Leyes actuales en muchos países de Occidente apuntan a que admitamos los siguientes cinco enunciados; dos de ellos son clásicos y de gran solidez y los restantes tres son exabruptos de reciente factura:
1. Todos somos iguales delante de la ley.
2. Toda persona es inocente mientras no se demuestre lo contrario.
3. Sin embargo, en casos de agresión, abuso u otros crímenes, se presume culpabilidad por parte del hombre (es decir, del varón).
4. Las discriminaciones deben ser castigadas a menos que se trate de algunas que van específicamente contra los hombres.
5. Pero un hombre puede volverse mujer, o una mujer, hombre, con la sola fuerza de su declaración subjetiva.
Estimo que las evidentes contradicciones entre estos enunciados alcanzan al final un propósito: crear vacíos e inconsistencias legales de facto, que quedan como instrumentos de arbitrariedad para uso de los jueces o para presiones externas sobre los mismos jueces, por ejemplo, por parte de poderosos y bien subsidiados lobbies.
Estamos ante un ejemplo claro y reciente del colapso de la rama judicial, que así sigue de cerca al colapso de la rama legislativa–que ya había caído en el pozo séptico del positivismo jurídico–y al colapso de la rama ejecutiva, que ya se había redefinido a sí misma en términos de pragmatismo social para sostenerse en el poder dando a la gente lo que las encuestas digan que hay que darle.
Presenciamos así, a distintas velocidades y niveles de gravedad, el derrumbe del sistema actual de gobierno, conocido como “democracia” y basado teoricamente en la tripartición de poderes. Ese derrumbre deja en extrema desprotección a todos, empezando por las instancias intermedias, es decir, las formas de asociación que son superiores al individuo pero menores en número frente al Estado.
Lo cual significa que la familia, en primer lugar, y luego los grupos o comunidades nacidos de creencias religiosas o de prácticas académicas, están en situación de creciente vulnerabilidad frente a un sistema que dispone de poderosas herramientas para silenciar a los opositores.

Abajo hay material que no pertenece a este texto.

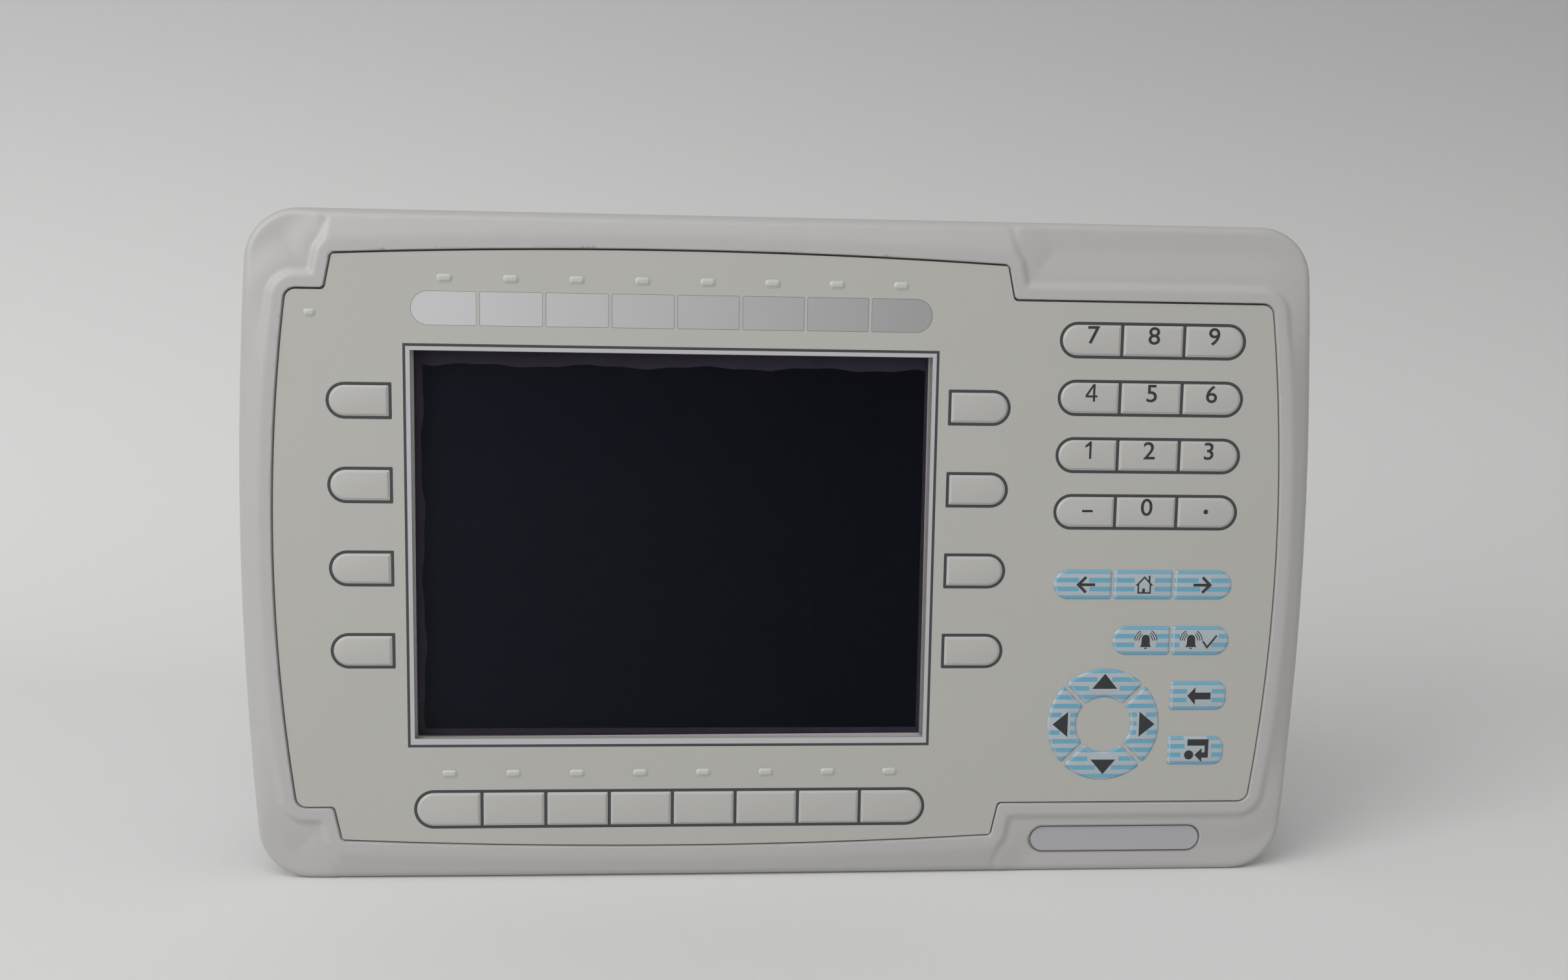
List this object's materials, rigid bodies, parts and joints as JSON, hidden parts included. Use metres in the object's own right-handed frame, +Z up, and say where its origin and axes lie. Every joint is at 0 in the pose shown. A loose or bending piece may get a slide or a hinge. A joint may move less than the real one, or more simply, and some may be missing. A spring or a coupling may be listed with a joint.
{
  "type": "operator panel",
  "caption": "Operator panel with a display, a membrane keypad and a number block in a moulded frame, and a sheet-metal rear box for a cabinet door.",
  "frame": {"origin": "centre of the mounting face, where the back of the front frame meets the cabinet door", "axes": "+X to the operator's right, +Y into the cabinet, +Z up"},
  "size_m": [0.285, 0.062, 0.177],
  "materials": {
    "bezel": "fine-textured moulded light grey",
    "overlay": "matt keypad film, greenish light grey",
    "key": "matt embossed film, greenish light grey",
    "window": "clear pane over a dark display",
    "legend": "clear window over a pale strip",
    "lamp": "clear lamp, unlit",
    "spacer": "matt",
    "dome": "spring steel",
    "circuit": "flexible circuit",
    "display_module": "dark frame",
    "seal": "soft black rubber",
    "board": "solder mask",
    "standoff": "nickelled brass",
    "rear_cover": "plated sheet steel",
    "screw": "zinc plated",
    "power_connector": "moulded green",
    "port_metal": "nickelled steel shell",
    "card_metal": "pressed steel shell",
    "eject_button": "black moulded"
  },
  "bodies": {
    "housing": {"board_standoffs": "standoff", "card_socket": "card_metal", "cover_screws": "screw", "display_window": "window", "ethernet_jack": "port_metal", "front_bezel": "bezel", "key_spacer": "spacer", "keypad_circuit": "circuit", "lcd_module": "display_module", "legend_windows": "legend", "main_board": "board", "overlay_film": "overlay", "panel_seal": "seal", "power_header": "power_connector", "rear_cover": "rear_cover", "serial_port_25": "port_metal", "serial_port_9": "port_metal", "snap_domes": "dome", "status_lamps": "lamp", "usb_ports": "port_metal"},
    "alarm_list_key": {"alarm_list_key": "key"},
    "alarm_reset_key": {"alarm_reset_key": "key"},
    "backspace_key": {"backspace_key": "key"},
    "digit_key_0": {"digit_key_0": "key"},
    "digit_key_1": {"digit_key_1": "key"},
    "digit_key_2": {"digit_key_2": "key"},
    "digit_key_3": {"digit_key_3": "key"},
    "digit_key_4": {"digit_key_4": "key"},
    "digit_key_5": {"digit_key_5": "key"},
    "digit_key_6": {"digit_key_6": "key"},
    "digit_key_7": {"digit_key_7": "key"},
    "digit_key_8": {"digit_key_8": "key"},
    "digit_key_9": {"digit_key_9": "key"},
    "down_key": {"down_key": "key"},
    "enter_key": {"enter_key": "key"},
    "function_key_1": {"function_key_1": "key"},
    "function_key_2": {"function_key_2": "key"},
    "function_key_3": {"function_key_3": "key"},
    "function_key_4": {"function_key_4": "key"},
    "function_key_5": {"function_key_5": "key"},
    "function_key_6": {"function_key_6": "key"},
    "function_key_7": {"function_key_7": "key"},
    "function_key_8": {"function_key_8": "key"},
    "home_key": {"home_key": "key"},
    "left_key": {"left_key": "key"},
    "minus_key": {"minus_key": "key"},
    "next_key": {"next_key": "key"},
    "point_key": {"point_key": "key"},
    "previous_key": {"previous_key": "key"},
    "right_key": {"right_key": "key"},
    "soft_key_left_1": {"soft_key_left_1": "key"},
    "soft_key_left_2": {"soft_key_left_2": "key"},
    "soft_key_left_3": {"soft_key_left_3": "key"},
    "soft_key_left_4": {"soft_key_left_4": "key"},
    "soft_key_right_1": {"soft_key_right_1": "key"},
    "soft_key_right_2": {"soft_key_right_2": "key"},
    "soft_key_right_3": {"soft_key_right_3": "key"},
    "soft_key_right_4": {"soft_key_right_4": "key"},
    "up_key": {"up_key": "key"},
    "card_eject_button": {"card_eject_button": "eject_button"}
  },
  "joints": [
    {"name": "alarm_list_key_press", "type": "slide", "parent": "housing", "child": "alarm_list_key", "axis": [0, 1, 0], "range_m": [0, 0.0004], "stiffness_N_per_m": 6000},
    {"name": "alarm_reset_key_press", "type": "slide", "parent": "housing", "child": "alarm_reset_key", "axis": [0, 1, 0], "range_m": [0, 0.0004], "stiffness_N_per_m": 6000},
    {"name": "backspace_key_press", "type": "slide", "parent": "housing", "child": "backspace_key", "axis": [0, 1, 0], "range_m": [0, 0.0004], "stiffness_N_per_m": 6000},
    {"name": "digit_key_0_press", "type": "slide", "parent": "housing", "child": "digit_key_0", "axis": [0, 1, 0], "range_m": [0, 0.0004], "stiffness_N_per_m": 6000},
    {"name": "digit_key_1_press", "type": "slide", "parent": "housing", "child": "digit_key_1", "axis": [0, 1, 0], "range_m": [0, 0.0004], "stiffness_N_per_m": 6000},
    {"name": "digit_key_2_press", "type": "slide", "parent": "housing", "child": "digit_key_2", "axis": [0, 1, 0], "range_m": [0, 0.0004], "stiffness_N_per_m": 6000},
    {"name": "digit_key_3_press", "type": "slide", "parent": "housing", "child": "digit_key_3", "axis": [0, 1, 0], "range_m": [0, 0.0004], "stiffness_N_per_m": 6000},
    {"name": "digit_key_4_press", "type": "slide", "parent": "housing", "child": "digit_key_4", "axis": [0, 1, 0], "range_m": [0, 0.0004], "stiffness_N_per_m": 6000},
    {"name": "digit_key_5_press", "type": "slide", "parent": "housing", "child": "digit_key_5", "axis": [0, 1, 0], "range_m": [0, 0.0004], "stiffness_N_per_m": 6000},
    {"name": "digit_key_6_press", "type": "slide", "parent": "housing", "child": "digit_key_6", "axis": [0, 1, 0], "range_m": [0, 0.0004], "stiffness_N_per_m": 6000},
    {"name": "digit_key_7_press", "type": "slide", "parent": "housing", "child": "digit_key_7", "axis": [0, 1, 0], "range_m": [0, 0.0004], "stiffness_N_per_m": 6000},
    {"name": "digit_key_8_press", "type": "slide", "parent": "housing", "child": "digit_key_8", "axis": [0, 1, 0], "range_m": [0, 0.0004], "stiffness_N_per_m": 6000},
    {"name": "digit_key_9_press", "type": "slide", "parent": "housing", "child": "digit_key_9", "axis": [0, 1, 0], "range_m": [0, 0.0004], "stiffness_N_per_m": 6000},
    {"name": "down_key_press", "type": "slide", "parent": "housing", "child": "down_key", "axis": [0, 1, 0], "range_m": [0, 0.0004], "stiffness_N_per_m": 6000},
    {"name": "enter_key_press", "type": "slide", "parent": "housing", "child": "enter_key", "axis": [0, 1, 0], "range_m": [0, 0.0004], "stiffness_N_per_m": 6000},
    {"name": "function_key_1_press", "type": "slide", "parent": "housing", "child": "function_key_1", "axis": [0, 1, 0], "range_m": [0, 0.0004], "stiffness_N_per_m": 6000},
    {"name": "function_key_2_press", "type": "slide", "parent": "housing", "child": "function_key_2", "axis": [0, 1, 0], "range_m": [0, 0.0004], "stiffness_N_per_m": 6000},
    {"name": "function_key_3_press", "type": "slide", "parent": "housing", "child": "function_key_3", "axis": [0, 1, 0], "range_m": [0, 0.0004], "stiffness_N_per_m": 6000},
    {"name": "function_key_4_press", "type": "slide", "parent": "housing", "child": "function_key_4", "axis": [0, 1, 0], "range_m": [0, 0.0004], "stiffness_N_per_m": 6000},
    {"name": "function_key_5_press", "type": "slide", "parent": "housing", "child": "function_key_5", "axis": [0, 1, 0], "range_m": [0, 0.0004], "stiffness_N_per_m": 6000},
    {"name": "function_key_6_press", "type": "slide", "parent": "housing", "child": "function_key_6", "axis": [0, 1, 0], "range_m": [0, 0.0004], "stiffness_N_per_m": 6000},
    {"name": "function_key_7_press", "type": "slide", "parent": "housing", "child": "function_key_7", "axis": [0, 1, 0], "range_m": [0, 0.0004], "stiffness_N_per_m": 6000},
    {"name": "function_key_8_press", "type": "slide", "parent": "housing", "child": "function_key_8", "axis": [0, 1, 0], "range_m": [0, 0.0004], "stiffness_N_per_m": 6000},
    {"name": "home_key_press", "type": "slide", "parent": "housing", "child": "home_key", "axis": [0, 1, 0], "range_m": [0, 0.0004], "stiffness_N_per_m": 6000},
    {"name": "left_key_press", "type": "slide", "parent": "housing", "child": "left_key", "axis": [0, 1, 0], "range_m": [0, 0.0004], "stiffness_N_per_m": 6000},
    {"name": "minus_key_press", "type": "slide", "parent": "housing", "child": "minus_key", "axis": [0, 1, 0], "range_m": [0, 0.0004], "stiffness_N_per_m": 6000},
    {"name": "next_key_press", "type": "slide", "parent": "housing", "child": "next_key", "axis": [0, 1, 0], "range_m": [0, 0.0004], "stiffness_N_per_m": 6000},
    {"name": "point_key_press", "type": "slide", "parent": "housing", "child": "point_key", "axis": [0, 1, 0], "range_m": [0, 0.0004], "stiffness_N_per_m": 6000},
    {"name": "previous_key_press", "type": "slide", "parent": "housing", "child": "previous_key", "axis": [0, 1, 0], "range_m": [0, 0.0004], "stiffness_N_per_m": 6000},
    {"name": "right_key_press", "type": "slide", "parent": "housing", "child": "right_key", "axis": [0, 1, 0], "range_m": [0, 0.0004], "stiffness_N_per_m": 6000},
    {"name": "soft_key_left_1_press", "type": "slide", "parent": "housing", "child": "soft_key_left_1", "axis": [0, 1, 0], "range_m": [0, 0.0004], "stiffness_N_per_m": 6000},
    {"name": "soft_key_left_2_press", "type": "slide", "parent": "housing", "child": "soft_key_left_2", "axis": [0, 1, 0], "range_m": [0, 0.0004], "stiffness_N_per_m": 6000},
    {"name": "soft_key_left_3_press", "type": "slide", "parent": "housing", "child": "soft_key_left_3", "axis": [0, 1, 0], "range_m": [0, 0.0004], "stiffness_N_per_m": 6000},
    {"name": "soft_key_left_4_press", "type": "slide", "parent": "housing", "child": "soft_key_left_4", "axis": [0, 1, 0], "range_m": [0, 0.0004], "stiffness_N_per_m": 6000},
    {"name": "soft_key_right_1_press", "type": "slide", "parent": "housing", "child": "soft_key_right_1", "axis": [0, 1, 0], "range_m": [0, 0.0004], "stiffness_N_per_m": 6000},
    {"name": "soft_key_right_2_press", "type": "slide", "parent": "housing", "child": "soft_key_right_2", "axis": [0, 1, 0], "range_m": [0, 0.0004], "stiffness_N_per_m": 6000},
    {"name": "soft_key_right_3_press", "type": "slide", "parent": "housing", "child": "soft_key_right_3", "axis": [0, 1, 0], "range_m": [0, 0.0004], "stiffness_N_per_m": 6000},
    {"name": "soft_key_right_4_press", "type": "slide", "parent": "housing", "child": "soft_key_right_4", "axis": [0, 1, 0], "range_m": [0, 0.0004], "stiffness_N_per_m": 6000},
    {"name": "up_key_press", "type": "slide", "parent": "housing", "child": "up_key", "axis": [0, 1, 0], "range_m": [0, 0.0004], "stiffness_N_per_m": 6000},
    {"name": "card_eject_press", "type": "slide", "parent": "housing", "child": "card_eject_button", "axis": [-1, 0, 0], "range_m": [0, 0.003], "stiffness_N_per_m": 500}
  ]
}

En efecto, he aquí algunas de las mordazas que ya hemos visto entrar en acción: crear leyes ad hoc; utilizar dobles estándares; aplicar multas onerosas pero selectivas; restringir los permisos de existencia jurídica; y sobre todo, reclasificar como “discurso de odio” todo lo que no quepa en el “pensamiento único.”
A este árido panorama deben añadirse algunas herramientas de manipulación masiva como son:
(1) La seducción de la mujer hacia el campo profesional, como si fuera su campo único de verdadera plenitud al margen de la maternidad y la crianza, que quedan redefinidas como explotación. Objetivo: hacer caer la natalidad y destruir la fuerza pedagógica de la familia.
(2) La agresiva intervención en el campo educativo para segurar la docilidad desde los primeros años de vida por medio de un intenso adoctrinamiento del cual quedan excluidos por principio los padres de familia.
(3) La presentación selectiva de la información a través de los canales de noticias u otros medios, de modo que la respuesta emocional de las masas sea controlada dentro de los resultados que se consideran deseables.
(4) La exaltación de estereotipos en los más dversos campos de la cultura y las artes para secuestrar prnta y eficazmente la mente de los jóvenes.
(5) La conquista progresiva de líderes (escritores, sacerdotes, teólogos y algunos obispos) de la Iglesia Católica que van adaptando su discurso de manera que resulte aceptable en el nuevo orden de cosas.
¿Qué experimenta entonces un cristiano que quiere ser fiel a Cristo y a su Iglesia, la que brilla con el rojo escarlata de sus mártires? Experimenta combate espiritual.
¿Cuáles son sus armas? Las mismas de los mártires: oración, penitencia, humildad, paciencia, testimonio coherente, buena formación, sentido de comunidad, evangelización sin cobardía y esperanza sobrenatural centrada en la gloria del Cielo.